Was hat das Abbrennen von Flächen mit Naturschutz zu tun?
In der Neuzeller Niederung, die Teil des europäischen Vogelschutzgebietes (SPA) „Mittlere Oder“ ist, gibt es eine Referenzfläche, die bereits 2017 gemäht worden ist. Durch das Mähen beziehungsweise Brennen verjüngt sich nicht nur das Schilf, es werden auch vergraste Bereiche entfernt. Nun kann Licht bis zum Boden durchdringen und das darin befindliche hohe Samenpotential aktivieren. Pflanzen, die sonst unterdrückt werden, bekommen nun eine Chance zu wachsen, zum Beispiel Beinwell und Kuckucks-Lichtnelke. Auch Wasserdost, Froschlöffel, Schmalblättriger Merk, Hunds-Straußgras, Gilbweiderich, Strauß-Gilbweiderich oder Blutweiderich können sich somit etablieren und dienen nachfolgend als Insektenweide.

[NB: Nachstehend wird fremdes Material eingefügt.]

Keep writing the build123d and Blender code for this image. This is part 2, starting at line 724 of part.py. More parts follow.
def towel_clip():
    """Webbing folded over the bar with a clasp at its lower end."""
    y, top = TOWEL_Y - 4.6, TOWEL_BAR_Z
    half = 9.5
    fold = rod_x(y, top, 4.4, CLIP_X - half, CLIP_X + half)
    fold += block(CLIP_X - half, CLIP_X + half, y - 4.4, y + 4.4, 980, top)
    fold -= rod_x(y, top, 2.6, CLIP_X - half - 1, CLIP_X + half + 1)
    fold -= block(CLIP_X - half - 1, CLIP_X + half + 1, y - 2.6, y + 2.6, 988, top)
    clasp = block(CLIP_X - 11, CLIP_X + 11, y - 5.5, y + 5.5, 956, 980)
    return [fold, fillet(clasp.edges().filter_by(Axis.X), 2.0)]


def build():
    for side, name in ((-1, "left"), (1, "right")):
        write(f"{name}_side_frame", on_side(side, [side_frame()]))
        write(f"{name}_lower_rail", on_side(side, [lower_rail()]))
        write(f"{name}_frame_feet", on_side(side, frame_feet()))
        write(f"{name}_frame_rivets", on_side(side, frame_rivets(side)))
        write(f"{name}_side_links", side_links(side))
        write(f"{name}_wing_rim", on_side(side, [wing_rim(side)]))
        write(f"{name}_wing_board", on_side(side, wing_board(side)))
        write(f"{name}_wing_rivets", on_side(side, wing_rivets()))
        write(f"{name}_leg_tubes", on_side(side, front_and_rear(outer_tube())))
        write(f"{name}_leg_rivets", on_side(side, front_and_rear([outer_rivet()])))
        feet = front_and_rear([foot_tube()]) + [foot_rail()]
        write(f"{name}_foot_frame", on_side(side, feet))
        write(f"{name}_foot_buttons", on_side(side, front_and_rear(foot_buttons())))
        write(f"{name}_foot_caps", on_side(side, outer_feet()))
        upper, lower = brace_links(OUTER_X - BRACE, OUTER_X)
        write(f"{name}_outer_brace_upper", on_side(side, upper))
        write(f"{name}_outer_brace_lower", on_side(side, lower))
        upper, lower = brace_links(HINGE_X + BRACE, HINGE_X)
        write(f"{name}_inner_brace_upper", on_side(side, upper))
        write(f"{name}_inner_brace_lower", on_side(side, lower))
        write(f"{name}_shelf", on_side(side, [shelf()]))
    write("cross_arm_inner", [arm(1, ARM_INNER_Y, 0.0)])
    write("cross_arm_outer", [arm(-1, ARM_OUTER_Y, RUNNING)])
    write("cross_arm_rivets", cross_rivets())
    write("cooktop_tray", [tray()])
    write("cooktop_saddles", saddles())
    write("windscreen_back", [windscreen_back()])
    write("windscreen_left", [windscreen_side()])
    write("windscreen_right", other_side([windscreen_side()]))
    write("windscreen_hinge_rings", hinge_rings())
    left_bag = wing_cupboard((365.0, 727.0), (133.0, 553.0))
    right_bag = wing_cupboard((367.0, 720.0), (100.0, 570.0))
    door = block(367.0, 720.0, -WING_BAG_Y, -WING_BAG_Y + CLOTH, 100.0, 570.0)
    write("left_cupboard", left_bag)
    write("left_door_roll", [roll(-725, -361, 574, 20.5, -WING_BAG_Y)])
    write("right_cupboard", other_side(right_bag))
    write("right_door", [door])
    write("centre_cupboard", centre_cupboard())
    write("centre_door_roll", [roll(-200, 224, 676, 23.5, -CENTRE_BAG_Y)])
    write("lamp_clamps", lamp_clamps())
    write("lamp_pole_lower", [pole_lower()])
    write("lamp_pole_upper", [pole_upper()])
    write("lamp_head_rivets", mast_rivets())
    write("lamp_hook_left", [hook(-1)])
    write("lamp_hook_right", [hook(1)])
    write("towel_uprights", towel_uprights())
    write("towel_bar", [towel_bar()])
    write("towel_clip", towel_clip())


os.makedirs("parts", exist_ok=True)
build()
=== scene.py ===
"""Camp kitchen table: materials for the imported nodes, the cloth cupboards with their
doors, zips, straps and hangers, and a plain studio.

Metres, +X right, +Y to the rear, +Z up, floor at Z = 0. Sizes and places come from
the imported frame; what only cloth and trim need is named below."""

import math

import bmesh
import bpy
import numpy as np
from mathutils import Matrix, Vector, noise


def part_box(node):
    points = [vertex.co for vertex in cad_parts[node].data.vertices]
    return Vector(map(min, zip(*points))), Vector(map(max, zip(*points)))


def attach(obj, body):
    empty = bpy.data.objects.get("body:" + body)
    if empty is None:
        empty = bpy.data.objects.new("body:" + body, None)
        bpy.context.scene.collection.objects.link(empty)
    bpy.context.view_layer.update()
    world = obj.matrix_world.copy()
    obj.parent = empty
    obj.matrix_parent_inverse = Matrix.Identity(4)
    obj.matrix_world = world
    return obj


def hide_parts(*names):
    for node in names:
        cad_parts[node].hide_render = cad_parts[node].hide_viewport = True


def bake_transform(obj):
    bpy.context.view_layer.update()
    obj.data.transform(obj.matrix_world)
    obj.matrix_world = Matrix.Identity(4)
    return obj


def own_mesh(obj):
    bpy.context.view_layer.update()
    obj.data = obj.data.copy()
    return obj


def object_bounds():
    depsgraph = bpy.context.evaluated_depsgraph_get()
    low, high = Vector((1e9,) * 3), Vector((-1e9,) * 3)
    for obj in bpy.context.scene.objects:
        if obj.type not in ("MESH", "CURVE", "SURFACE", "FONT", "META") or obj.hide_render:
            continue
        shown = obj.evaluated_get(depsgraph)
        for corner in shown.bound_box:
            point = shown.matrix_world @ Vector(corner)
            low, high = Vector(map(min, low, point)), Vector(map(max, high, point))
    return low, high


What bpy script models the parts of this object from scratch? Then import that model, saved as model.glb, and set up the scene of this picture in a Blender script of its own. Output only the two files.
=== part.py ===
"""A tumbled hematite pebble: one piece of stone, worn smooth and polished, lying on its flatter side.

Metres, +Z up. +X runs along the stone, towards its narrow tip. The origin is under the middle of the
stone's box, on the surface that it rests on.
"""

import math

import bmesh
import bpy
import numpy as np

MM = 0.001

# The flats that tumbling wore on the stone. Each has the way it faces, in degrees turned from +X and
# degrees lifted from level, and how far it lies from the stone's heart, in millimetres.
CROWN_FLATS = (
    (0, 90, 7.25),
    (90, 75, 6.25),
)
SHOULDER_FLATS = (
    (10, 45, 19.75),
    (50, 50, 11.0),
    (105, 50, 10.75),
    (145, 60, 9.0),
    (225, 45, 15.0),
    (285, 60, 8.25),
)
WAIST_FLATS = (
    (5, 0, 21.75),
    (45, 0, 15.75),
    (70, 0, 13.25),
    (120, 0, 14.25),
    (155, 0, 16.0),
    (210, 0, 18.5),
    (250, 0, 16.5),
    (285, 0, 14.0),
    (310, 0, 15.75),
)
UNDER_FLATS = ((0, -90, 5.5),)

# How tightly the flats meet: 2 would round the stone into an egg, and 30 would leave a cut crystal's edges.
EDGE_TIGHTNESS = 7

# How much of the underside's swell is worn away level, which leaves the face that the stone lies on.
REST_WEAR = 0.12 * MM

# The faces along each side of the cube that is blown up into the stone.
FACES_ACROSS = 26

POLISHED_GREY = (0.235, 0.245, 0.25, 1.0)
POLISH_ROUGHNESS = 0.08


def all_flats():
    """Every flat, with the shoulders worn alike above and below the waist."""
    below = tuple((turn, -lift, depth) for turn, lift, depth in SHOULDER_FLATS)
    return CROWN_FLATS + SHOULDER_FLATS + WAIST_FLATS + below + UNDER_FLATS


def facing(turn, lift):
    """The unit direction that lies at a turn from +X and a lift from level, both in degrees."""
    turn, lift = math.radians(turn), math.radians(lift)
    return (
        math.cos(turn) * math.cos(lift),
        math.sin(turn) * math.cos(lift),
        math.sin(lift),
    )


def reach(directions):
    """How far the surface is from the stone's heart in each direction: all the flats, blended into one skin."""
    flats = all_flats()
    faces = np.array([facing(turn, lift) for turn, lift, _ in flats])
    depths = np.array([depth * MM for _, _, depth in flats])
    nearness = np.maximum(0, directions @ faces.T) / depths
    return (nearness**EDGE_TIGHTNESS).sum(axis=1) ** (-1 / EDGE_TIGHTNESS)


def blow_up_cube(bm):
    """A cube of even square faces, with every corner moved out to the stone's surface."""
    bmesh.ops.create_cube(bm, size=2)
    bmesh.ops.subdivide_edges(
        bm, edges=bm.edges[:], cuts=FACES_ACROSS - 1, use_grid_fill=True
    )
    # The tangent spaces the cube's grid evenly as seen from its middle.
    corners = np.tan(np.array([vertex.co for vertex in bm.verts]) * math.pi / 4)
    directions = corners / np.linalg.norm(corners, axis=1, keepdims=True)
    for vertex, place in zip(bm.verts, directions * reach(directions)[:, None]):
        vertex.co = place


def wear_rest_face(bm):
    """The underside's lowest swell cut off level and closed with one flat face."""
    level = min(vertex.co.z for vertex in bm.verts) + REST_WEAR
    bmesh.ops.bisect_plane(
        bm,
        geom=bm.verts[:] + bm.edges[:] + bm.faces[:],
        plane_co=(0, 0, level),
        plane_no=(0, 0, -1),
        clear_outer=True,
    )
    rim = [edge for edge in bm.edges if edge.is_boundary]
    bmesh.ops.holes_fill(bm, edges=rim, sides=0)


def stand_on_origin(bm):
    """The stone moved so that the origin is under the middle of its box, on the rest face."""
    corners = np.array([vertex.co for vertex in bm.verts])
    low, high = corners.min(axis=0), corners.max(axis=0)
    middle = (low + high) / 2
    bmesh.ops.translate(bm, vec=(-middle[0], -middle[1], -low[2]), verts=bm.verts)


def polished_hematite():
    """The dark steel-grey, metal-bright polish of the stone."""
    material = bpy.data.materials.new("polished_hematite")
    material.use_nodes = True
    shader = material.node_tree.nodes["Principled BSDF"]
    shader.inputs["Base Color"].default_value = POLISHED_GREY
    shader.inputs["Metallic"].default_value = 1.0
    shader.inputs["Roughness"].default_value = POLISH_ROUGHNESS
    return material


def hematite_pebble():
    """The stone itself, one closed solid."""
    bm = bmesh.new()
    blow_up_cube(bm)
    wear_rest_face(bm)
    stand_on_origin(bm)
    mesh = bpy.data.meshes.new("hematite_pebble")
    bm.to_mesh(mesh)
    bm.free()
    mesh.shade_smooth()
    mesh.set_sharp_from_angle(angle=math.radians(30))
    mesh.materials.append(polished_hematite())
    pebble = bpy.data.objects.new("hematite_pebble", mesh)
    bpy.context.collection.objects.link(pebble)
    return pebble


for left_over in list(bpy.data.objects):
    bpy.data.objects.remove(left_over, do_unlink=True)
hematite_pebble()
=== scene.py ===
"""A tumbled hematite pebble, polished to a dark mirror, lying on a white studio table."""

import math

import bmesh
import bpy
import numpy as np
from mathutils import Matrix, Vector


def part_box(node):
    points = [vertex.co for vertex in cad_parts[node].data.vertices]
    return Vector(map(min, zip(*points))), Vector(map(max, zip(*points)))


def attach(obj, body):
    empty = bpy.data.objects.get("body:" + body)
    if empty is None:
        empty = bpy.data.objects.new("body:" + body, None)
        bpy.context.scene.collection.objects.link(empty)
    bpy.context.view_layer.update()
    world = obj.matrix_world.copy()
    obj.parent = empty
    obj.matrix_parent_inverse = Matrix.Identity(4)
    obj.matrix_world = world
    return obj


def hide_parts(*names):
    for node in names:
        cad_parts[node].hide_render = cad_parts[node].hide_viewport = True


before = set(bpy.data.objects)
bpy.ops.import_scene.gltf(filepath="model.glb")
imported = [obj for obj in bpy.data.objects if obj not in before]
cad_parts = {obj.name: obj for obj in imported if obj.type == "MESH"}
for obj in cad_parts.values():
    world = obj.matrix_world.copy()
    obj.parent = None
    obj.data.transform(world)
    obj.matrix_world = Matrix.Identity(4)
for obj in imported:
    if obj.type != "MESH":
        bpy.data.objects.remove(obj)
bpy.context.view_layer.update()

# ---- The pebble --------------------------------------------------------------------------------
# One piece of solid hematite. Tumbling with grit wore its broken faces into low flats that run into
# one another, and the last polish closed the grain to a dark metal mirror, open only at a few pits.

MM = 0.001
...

Wird durch höhere Lichteinstrahlung das Wachstum der Blühpflanzen angeregt, lassen sich auch bald Insektenjäger auf den Flächen sehen. Durch die Mahd auf der Referenzfläche kam das Blaukehlchen zurück. Auch Karmingimpel und Wiesenpieper wurden nach der Mahd vor Ort gesehen. Ebenso profitiert die Rohrammer als typischer Vertreter der Landröhrichtflächen von Mahd/Brennen. Im vergangenen Jahr wurden hier drei Brutpaare gezählt. Bruterfolge bei Kranichen sind in dichten Schilfbeständen gering, da dann am Boden nur wenig Sonnenlicht und Wärme ankommt und die Jungen verklammen.
Dem häufig herangezogenen Argument, das Brennen würde einen hohen Ausstoß von Kohlendioxid erzeugen, kann man entgegenhalten, dass auch die Mahd nicht emissionsfrei ist. Nicht nur durch die eingesetzte Technik werden Abgase in die Luft geblasen, auch durch die Kompostierung des Mahdgutes werden Nährstoffen in den Boden abgegeben und damit das Pflanzenwachstum angeregt. Pflanzen/Schilf stehen dichter und wachsen höher und es gelangt weniger Licht und Wärme in bodennahe Bereiche.
Verbrennen dabei nicht die Insekten?
Das Schilf wurde am 1. März abgebrannt. Auch Heide- oder Trockenrasenflächen werden nur in der kalten Jahreszeit geflämmt, oftmals im ausgehenden Winter, da es ansonsten zu feucht ist. In den alten Schilfhalmen leben keine Libellen. Bei uns gibt es nur 2 Arten der Winterlibellen, die überhaupt als ausgewachsene Tiere (Imago) überwintern. Aber das tun sie in Ritzen und anderen Verstecken an Land.
Die abgebrannte Schilffläche wird auch weiterhin Schilffläche bleiben – eine Intensivierung oder Umnutzung ist nicht angedacht. Nun, da nach dem Brennen die Bodenverhältnisse (auch vorhandene Löcher und Gräben) bekannt sind, besteht die Chance, dass der Wasser- und Bodenverband und/oder die örtliche Agrargenossenschaft im Rahmen des Vertragsnaturschutzes die Pflege der Flächen fortführt und sich seltene Arten wieder etablieren können. Schilf brennen war übrigens in alten Zeiten eine gängige Maßnahme, um die Vegetation zu verjüngen und damit Futter fürs Vieh zu gewinnen.
Für Trockenrasen und Heidegebiete gibt es nichts Besseres als die Feuerpflege. Das schafft kein Mäher und kein Schaf. In Europa gab es nachweislich im ausgehenden 18. Jahrhundert die größte Artenvielfalt, als der Mensch durch Beweidung, abplaggen und abbrennen Offenlandflächen geschaffen hat, dies allerding ohne Chemie und riesige Technik. Warum gibt es wohl auf Truppenübungsplätzen (die nach der Aufgabe der militärischen Nutzung vielfach zu Schutzgebieten wurden) eine so hohe Artenvielfalt? Gerade auf den Schießplätzen hat es oftmals gebrannt. Durch Panzer wurde zudem Vegetation vernichtet und Offenland geschaffen, das es heute immer seltener gibt. Auf diese Landschaften sind aber seltene und spezialisierte Tiere und Pflanzen angewiesen.
Nachtrag 31. März 2021 Inzwischen haben sich schon 3 Kiebitzpaare inmitten dieser schwarz gebrannten Fläche angesiedelt, von denen eines bereits das Brutgeschäft begonnen hat. Im weiteren Verlauf wird hier intensiv beobachtet und dokumentiert, wie sich die Fläche in diesem ornithologisch und botanisch entwickelt.